To coincide with the exhibition, The Hepworth Wakefield’s curator Eleanor Clayton is writing a major new biography on the artist, published by Thames & Hudson. There will also be a one-hour documentary about Hepworth’s life and career on Sky Arts in spring 2021.
Eleanor Clayton said: ‘Barbara Hepworth is one of the most important artists of the 20th century, with a unique artistic vision that demands to be looked at in-depth. This exhibition will shine a light on Hepworth’s wide-ranging interests and how they infused her art practice. Deeply spiritual and passionately engaged with political, social and technological debates in the 20th century, Hepworth was obsessed with how the physical encounter with sculpture could impact the viewer and alter their perception of the world.’
The exhibition will open with an introduction to Barbara Hepworth’s work, showing the three sculptural forms she returned to repeatedly throughout her career using a variety of different materials. A detailed look at Hepworth’s childhood in Yorkshire through archive material and photographs will include some of the artist’s earliest-known paintings, carvings and life drawings as she began to explore movement and the human form. A proponent of direct carving, Hepworth combined an accute sensitivity to the organic materials of exotic wood and stone with the development of a radical new abstract language of form.
Hepworth’s determination to break free from accepted tradition was enhanced by travelling to Paris in 1933 where she visited the studios of many of the leading European avant-garde artists including Jean Arp, Constantin Brancusi and Pablo Picasso. A large section will look at Hepworth’s development of abstraction in the 1930s including Three Forms (1935) created shortly after she gave birth to triplets, an event she felt invigorated her work towards a bolder language of geometric form. One of the few examples in existence of Hepworth’s first coloured stringed sculptures in plaster, made during World War Two, will be shown alongside the many drawings she created during this period when sculptural materials were scarce. She described these drawings as ‘my sculptures born in the disguise of two dimensions.’

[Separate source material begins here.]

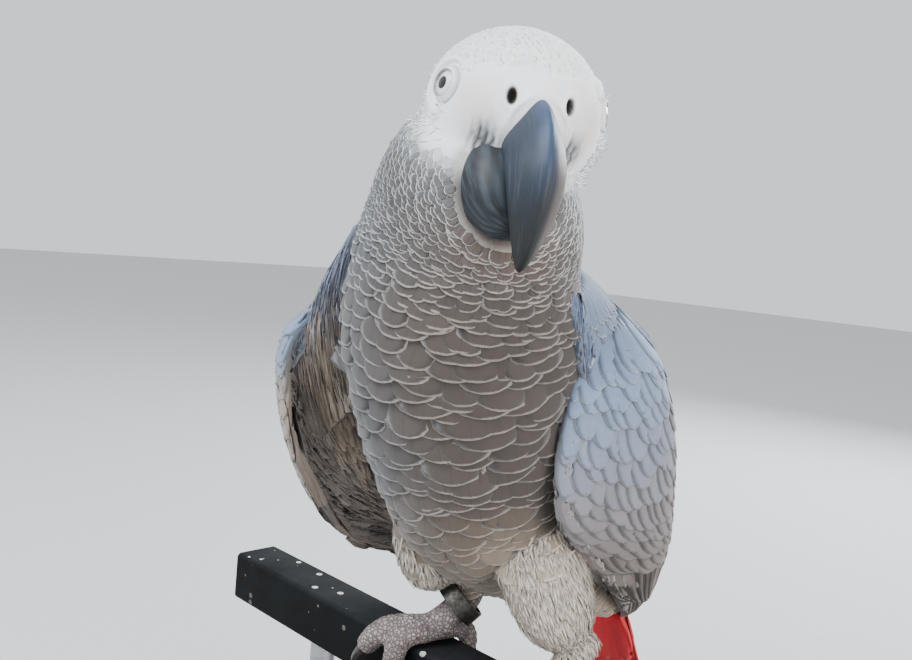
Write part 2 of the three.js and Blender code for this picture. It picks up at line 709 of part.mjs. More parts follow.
addNode(bird, "head", geometryOf(headNode()), material(0xd9d8d4, 0.8));
addNode(bird, "bill_upper", geometryOf(billNode(BILL_UPPER)), material(0x3a4149, 0.45));
addNode(bird, "bill_lower", geometryOf(billNode(BILL_LOWER, BILL_UPPER)), material(0x2f343b, 0.5));
addNode(bird, "eye_left", eyeBall(1), material(0xcfd2cc, 0.1));
addNode(bird, "eye_right", eyeBall(-1), material(0xcfd2cc, 0.1));
addNode(bird, "neck", geometryOf(beyond(beyond(whole, HEAD_CUT, -1), NECK_CUT)), material(0xa3a5a8, 0.85));
addNode(
  bird,
  "torso",
  geometryOf(beyond(beyond(whole, NECK_CUT, -1), TAIL_CUT, -1).subtract(ringRoom)),
  material(0x8c8b8a, 0.85),
);
addNode(bird, "tail", geometryOf(tailNode()), material(0xb3202a, 0.7));
addNode(bird, "wing_left", geometryOf(wingNode(LEFT_RAILS, 1)), material(0x868788, 0.8));
addNode(bird, "wing_right", geometryOf(wingNode(RIGHT_RAILS, -1)), material(0x7f7c79, 0.8));

for (const [name, leg] of Object.entries(LEGS)) {
  const thigh = thighForm(leg).subtract(wholeClear).subtract(ringRoom);
  addNode(bird, `thigh_${name}`, geometryOf(thigh), material(0xc9c3b8, 0.9));
  const clear = thighForm(leg, GAP).add(wholeClear).add(solid(railClear));
  addNode(bird, `foot_${name}`, geometryOf(footForm(leg).subtract(clear)), material(0x9b9794, 0.75));
  const footClear = footForm(leg, GAP).add(solid(railClear));
  for (const toe of TOES) {
    const claw = clawForm(leg, toe).subtract(footClear);
    addNode(bird, `claw_${name}_${toe[0]}`, geometryOf(claw), material(0x2c2a2b, 0.4));
  }
}
addNode(bird, "leg_ring", ringForm(LEGS.right), material(0x3b3a38, 0.4, 0.8));

const rail = addNode(model, "perch_rail", railForm(), material(0x1d2022, 0.55));
rail.position.set(0, RAIL_BACK, RAIL_TOP - RAIL_SIDE / 2);
addNode(model, "stand_base", baseForm(), material(0x2a2725, 0.5));
for (const [name, side] of [["left", 1], ["right", -1]]) {
  const rod = addNode(model, `stand_rod_${name}`, rodForm(), material(0x8d9094, 0.35, 0.9));
  rod.position.set(side * ROD_OUT, RAIL_BACK, (ROD_LOW + ROD_HIGH) / 2);
}

export default model;
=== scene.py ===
"""A grey parrot as a still, life-size museum model on a cut length of square rail: skin, plumage, bill, eyes,
feet, rail and stand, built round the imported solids. Lengths below are millimetres in the bird's own frame,
whose origin is the middle of the rail's top, until to_metres() places them."""

import math

import bmesh
import bpy
import numpy as np
from mathutils import Matrix, Vector
from mathutils.bvhtree import BVHTree


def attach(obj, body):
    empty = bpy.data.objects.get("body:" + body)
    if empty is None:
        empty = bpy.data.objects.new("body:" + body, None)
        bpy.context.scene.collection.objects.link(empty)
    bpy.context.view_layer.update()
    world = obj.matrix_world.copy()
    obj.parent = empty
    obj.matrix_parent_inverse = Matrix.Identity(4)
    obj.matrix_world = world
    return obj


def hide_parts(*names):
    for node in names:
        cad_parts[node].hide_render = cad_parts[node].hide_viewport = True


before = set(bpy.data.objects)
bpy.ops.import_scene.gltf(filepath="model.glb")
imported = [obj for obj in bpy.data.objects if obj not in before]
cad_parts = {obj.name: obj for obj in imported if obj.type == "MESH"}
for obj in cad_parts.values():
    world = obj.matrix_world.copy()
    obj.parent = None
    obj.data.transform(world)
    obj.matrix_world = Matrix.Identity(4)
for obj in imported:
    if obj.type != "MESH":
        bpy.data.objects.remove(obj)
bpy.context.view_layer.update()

bl_info = {
    "name": "Grey parrot model",
    "version": (1, 0, 0),
    "blender": (4, 5, 0),
    "location": "3D Viewport > Sidebar > Parrot",
    "description": "Builds a still grey parrot with solid feathers on a display stand",
    "category": "Object",
}

# -------- sizes shared with the solids

MM = 0.001
RAIL_TOP = 80.0
RAIL_BACK = -34.0
RAIL_SIDE = 16.0
RAIL_LENGTH = 230.0
RAIL_CORNER = 1.5
RAIL_WALL = 1.4
RAIL_BORE = 14
BASE_RADIUS = 125.0
BASE_THICK = 12.0
ROD_RADIUS = 4.0
ROD_OUT = 74.0
GAP = 0.3

BODY_YAW = 18.0
HEAD_YAW = 55.9
HEAD_PITCH = 15.0
HEAD_ROLL = 4.0
TAIL_YAW = 26.0

# the trunk's stations: the spine's place, then half the width and half the depth there
TRUNK = [
    (7, -18, 160, 12, 13), (4.6, -19, 150, 17.8, 19.2), (1.6, -20, 140, 22.7, 23.5),
    (-0.9, -21.5, 129, 26.6, 25.9), (-4, -20.6, 118, 28.8, 27.4), (-7.7, -18.3, 107, 30.2, 28.6),
    (-11, -14, 94, 32.4, 31), (-13.2, -7.7, 79, 32.3, 31.8), (-15, -1.5, 63, 30.5, 30.5),
    (-16.5, 6, 47, 27.5, 28), (-18, 17, 34, 23.5, 22.5), (-16, 30, 23, 19.5, 16.5),
    (-12.5, 43, 14, 15.5, 12), (-9.5, 53, 8, 12.5, 8), (-8, 61, 0, 10, 3.5),
]
HEAD_CENTRE = np.array((5.3, -20.4, 146.6))
HEAD_HALF = np.array((21.4, 23.2, 18.3))
EYE_MIDDLE = np.array((15.6, -7.6, 2.2))
EYE_AXIS = np.array((0.9, -0.39, 0.19))
EYE_RADIUS = 5.0
EYE_SUNK = 0.5
NOSTRIL_AT = np.array((6.7, -23.6, 4.6))
NOSTRIL_HALF = (1.45, 3.2, 2.5)
SKULL_RADIUS = 21.5
# bumps on the skull: the way out, the rise, the sharpness
SKULL_BUMPS = [
    ((0, -1, -0.12), 1.6, 9), ((0.75, -0.5, -0.55), 0.6, 6), ((-0.75, -0.5, -0.55), 2.2, 6),
    ((0, -0.62, -0.95), 1.5, 6), ((0, -0.35, 1), 0.8, 5), ((0.95, -0.45, 0.1), -0.7, 30),
    ((-0.95, -0.45, 0.1), -0.7, 30),
]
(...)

The exhibition will reveal the artist’s creative process, drawing on new research from the recently established Hepworth Research Network (HRN), in collaboration with the Universities of York and Huddersfield, into the ways material factors shaped Hepworth’s sculptures and how they related to her broader conceptual and aesthetic concerns. This will include how starting bronze casting in the 1950s enabled Hepworth to create new forms and how, later in life, she experimented with new materials such as lead crystal and aluminium. On display will be The Hepworth Wakefield’s unique collection of 44 surviving prototypes in plaster, aluminium and wood, many of which show the marks of Hepworth’s own hand and tools. These will be shown with a specially commissioned intervention by artist Veronica Ryan, the first artist to undertake a residency in Hepworth’s old studio in St Ives, where the prototypes once stood.

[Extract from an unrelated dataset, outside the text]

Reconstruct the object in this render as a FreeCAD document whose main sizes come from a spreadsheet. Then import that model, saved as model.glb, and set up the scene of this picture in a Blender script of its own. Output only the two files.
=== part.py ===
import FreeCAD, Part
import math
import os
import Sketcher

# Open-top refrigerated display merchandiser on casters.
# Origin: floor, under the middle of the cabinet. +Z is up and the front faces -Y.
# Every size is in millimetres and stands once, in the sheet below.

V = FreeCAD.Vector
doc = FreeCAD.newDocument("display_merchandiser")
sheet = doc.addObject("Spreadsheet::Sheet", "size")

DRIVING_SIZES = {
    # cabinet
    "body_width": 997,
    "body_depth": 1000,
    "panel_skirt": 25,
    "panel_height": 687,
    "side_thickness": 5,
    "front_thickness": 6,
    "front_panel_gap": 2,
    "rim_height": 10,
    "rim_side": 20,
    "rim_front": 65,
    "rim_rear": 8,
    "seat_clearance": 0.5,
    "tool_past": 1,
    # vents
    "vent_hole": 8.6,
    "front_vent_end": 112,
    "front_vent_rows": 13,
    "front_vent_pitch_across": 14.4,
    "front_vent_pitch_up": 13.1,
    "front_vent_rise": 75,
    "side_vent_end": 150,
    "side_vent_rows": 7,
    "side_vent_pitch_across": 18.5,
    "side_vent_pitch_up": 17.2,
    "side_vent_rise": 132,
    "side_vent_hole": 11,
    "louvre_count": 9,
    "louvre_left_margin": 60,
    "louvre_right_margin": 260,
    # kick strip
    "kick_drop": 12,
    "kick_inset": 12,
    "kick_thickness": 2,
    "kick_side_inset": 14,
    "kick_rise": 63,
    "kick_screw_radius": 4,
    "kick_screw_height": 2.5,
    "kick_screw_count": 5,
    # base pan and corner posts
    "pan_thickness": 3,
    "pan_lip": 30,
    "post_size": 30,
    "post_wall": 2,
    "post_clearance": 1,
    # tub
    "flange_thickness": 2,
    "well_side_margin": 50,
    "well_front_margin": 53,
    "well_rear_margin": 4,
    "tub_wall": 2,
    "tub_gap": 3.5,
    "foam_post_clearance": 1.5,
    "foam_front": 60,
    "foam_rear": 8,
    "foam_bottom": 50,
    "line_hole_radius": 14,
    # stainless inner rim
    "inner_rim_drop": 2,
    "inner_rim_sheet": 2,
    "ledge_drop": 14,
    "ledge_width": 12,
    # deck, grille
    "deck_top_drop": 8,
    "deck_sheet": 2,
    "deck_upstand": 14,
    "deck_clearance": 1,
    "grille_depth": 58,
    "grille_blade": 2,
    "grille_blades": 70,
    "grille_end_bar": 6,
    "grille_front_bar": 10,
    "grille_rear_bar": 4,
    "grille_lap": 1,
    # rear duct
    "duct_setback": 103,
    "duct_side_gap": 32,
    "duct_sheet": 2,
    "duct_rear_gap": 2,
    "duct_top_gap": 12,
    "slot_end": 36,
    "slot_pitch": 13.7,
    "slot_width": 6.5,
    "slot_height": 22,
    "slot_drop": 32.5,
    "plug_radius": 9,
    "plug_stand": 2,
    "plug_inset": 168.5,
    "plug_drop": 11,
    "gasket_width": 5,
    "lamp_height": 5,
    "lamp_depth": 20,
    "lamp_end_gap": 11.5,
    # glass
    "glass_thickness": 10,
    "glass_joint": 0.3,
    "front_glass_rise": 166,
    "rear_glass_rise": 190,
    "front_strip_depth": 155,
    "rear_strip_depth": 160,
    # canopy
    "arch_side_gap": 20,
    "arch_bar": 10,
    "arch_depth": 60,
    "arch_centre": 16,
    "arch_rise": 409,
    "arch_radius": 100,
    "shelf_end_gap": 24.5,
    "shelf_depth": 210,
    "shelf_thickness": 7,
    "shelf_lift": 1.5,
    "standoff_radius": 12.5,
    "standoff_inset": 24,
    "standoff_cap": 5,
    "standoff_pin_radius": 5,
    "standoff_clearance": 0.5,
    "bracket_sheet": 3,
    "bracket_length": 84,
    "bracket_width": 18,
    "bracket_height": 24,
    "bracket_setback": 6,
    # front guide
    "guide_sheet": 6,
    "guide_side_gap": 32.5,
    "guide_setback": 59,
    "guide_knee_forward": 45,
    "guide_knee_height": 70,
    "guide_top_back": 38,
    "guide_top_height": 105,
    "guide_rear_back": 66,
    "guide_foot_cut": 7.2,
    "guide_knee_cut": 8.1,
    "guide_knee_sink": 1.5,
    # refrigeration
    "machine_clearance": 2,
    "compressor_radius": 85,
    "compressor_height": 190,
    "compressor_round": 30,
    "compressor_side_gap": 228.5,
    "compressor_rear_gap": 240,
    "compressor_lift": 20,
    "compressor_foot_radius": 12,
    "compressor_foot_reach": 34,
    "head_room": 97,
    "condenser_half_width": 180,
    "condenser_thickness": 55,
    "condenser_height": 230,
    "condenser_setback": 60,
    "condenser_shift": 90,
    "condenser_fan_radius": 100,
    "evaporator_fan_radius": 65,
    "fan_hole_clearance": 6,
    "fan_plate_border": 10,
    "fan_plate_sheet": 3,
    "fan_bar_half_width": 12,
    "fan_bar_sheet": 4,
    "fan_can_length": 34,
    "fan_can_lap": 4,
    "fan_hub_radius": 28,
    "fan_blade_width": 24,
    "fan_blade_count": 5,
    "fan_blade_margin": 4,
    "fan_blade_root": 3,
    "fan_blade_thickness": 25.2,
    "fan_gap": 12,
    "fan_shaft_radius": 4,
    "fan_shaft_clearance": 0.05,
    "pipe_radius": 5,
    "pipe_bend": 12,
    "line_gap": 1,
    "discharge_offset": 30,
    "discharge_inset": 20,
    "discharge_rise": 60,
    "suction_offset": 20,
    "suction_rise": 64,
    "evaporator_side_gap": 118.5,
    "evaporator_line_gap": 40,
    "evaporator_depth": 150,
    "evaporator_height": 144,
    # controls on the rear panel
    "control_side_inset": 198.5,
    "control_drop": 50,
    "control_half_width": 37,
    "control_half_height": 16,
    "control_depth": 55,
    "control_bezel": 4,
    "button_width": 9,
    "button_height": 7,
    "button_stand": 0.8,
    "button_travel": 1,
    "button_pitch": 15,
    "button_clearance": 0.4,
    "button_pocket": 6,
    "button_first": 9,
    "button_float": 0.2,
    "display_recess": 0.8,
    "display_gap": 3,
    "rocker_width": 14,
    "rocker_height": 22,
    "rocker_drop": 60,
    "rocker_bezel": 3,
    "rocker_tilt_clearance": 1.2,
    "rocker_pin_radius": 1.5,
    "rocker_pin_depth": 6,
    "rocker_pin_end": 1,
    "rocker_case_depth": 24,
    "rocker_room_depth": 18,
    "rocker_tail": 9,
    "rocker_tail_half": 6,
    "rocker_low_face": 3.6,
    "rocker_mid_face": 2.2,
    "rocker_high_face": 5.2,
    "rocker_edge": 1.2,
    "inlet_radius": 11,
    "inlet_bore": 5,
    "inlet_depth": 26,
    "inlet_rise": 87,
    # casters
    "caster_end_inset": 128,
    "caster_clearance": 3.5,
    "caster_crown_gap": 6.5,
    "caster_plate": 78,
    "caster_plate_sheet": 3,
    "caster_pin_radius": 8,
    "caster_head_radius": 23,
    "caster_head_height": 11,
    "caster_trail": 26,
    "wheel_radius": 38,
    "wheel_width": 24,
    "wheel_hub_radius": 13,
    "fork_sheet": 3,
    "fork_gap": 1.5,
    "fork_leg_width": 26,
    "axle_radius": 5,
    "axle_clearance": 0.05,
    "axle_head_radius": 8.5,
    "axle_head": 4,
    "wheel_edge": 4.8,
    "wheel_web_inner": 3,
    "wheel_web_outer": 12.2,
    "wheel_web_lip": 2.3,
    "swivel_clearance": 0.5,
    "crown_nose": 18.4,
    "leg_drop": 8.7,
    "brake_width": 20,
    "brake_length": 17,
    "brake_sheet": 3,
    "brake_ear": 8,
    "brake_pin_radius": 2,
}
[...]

Hepworth’s broader interests – such as dance, theatre, politics, Greek mythology, and science – influenced her sculptures throughout her life. On display will be archive photographs of the 1951 production of Electra at the Old Vic together with Apollo, a metal sculpture that formed part of the stage set, along with costume and set designs for the 1955 opera by Michael Tippett, A Midsummer Marriage, staged in 1955 at the Royal Opera House. This section of the exhibition will also explore Hepworth’s passion for music and dance, and how she captured movement with gestural paintings and sculptures such as Forms in Movement (Galliard) and Curved Form (Pavan).
During the 1960s, Hepworth was a key cultural figure, regularly appearing on film and being photographed by the famous photographers of the day including Lord Snowdon and Ida Kar. She staged major exhibitions, presented work in experimental ways, made large-scale sculptures and explored colour in the patination of bronzes or painted surfaces of her carving. She became an inspiration to a younger generation of female artists, including Bridget Riley whose work she admired, and with whom she exchanged letters. A group of works that show the formal connection between Hepworth and Riley’s work at this time will be shown alongside a section that reveals the influence of the decade of space exploration on Hepworth’s work, from Disc with Strings (Moon) 1969, made the year Neil Armstrong landed on the moon, to Four Hemispheres, inspired by the Telstar satellite.

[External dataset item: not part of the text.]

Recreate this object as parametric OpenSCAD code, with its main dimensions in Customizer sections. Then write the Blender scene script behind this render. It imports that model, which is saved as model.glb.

The final section of the exhibition will look at Hepworth’s last years, featuring her experiments with new materials and techniques, which incorporate bold colours and luminescent surfaces, while consistently seeking to use abstract form to express universal human experiences.
Simon Wallis, Director of The Hepworth Wakefield, said: ‘2020 has been a challenging year for all of us. What better way to come back and mark our 10th anniversary than with a timely look at Wakefield’s most famous daughter? With this major exhibition, new book and television documentary, we will continue to build on the legacy and influence of a true pioneer of modern sculpture. Hepworth is a daily inspiration for us at the gallery and we look forward to sharing some of her greatest work with a wide new audience.’